:: Problem details ::
Copy every line with the string "joints" in it.

:: Exercise materials ::
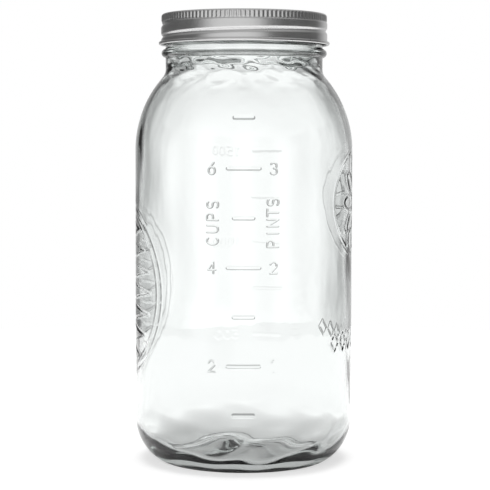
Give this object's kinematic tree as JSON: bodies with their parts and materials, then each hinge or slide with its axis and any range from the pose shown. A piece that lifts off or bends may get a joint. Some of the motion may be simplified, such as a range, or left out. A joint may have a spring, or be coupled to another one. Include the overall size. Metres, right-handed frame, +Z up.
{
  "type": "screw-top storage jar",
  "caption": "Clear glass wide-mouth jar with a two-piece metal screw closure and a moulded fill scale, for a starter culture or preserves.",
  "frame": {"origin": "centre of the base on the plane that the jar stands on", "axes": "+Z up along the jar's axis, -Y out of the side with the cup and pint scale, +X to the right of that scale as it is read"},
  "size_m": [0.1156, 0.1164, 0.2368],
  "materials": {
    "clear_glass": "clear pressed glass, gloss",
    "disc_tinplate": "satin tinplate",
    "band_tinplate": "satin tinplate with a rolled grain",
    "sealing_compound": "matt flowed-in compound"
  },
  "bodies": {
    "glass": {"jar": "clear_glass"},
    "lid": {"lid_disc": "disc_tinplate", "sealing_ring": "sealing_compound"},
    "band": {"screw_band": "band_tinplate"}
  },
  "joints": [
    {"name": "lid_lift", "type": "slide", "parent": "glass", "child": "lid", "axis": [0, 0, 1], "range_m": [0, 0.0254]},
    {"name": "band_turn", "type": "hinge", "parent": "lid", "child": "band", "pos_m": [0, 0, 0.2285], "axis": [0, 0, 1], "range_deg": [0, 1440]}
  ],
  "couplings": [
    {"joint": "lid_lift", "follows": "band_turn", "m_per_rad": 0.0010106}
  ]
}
---
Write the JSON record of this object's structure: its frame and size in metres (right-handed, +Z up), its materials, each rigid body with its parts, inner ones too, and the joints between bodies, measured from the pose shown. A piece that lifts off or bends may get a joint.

:: Right answer ::
  "joints": [
Write the JSON record of this object's structure: its frame and size in metres (right-handed, +Z up), its materials, each rigid body with its parts, inner ones too, and the joints between bodies, measured from the pose shown. A piece that lifts off or bends may get a joint.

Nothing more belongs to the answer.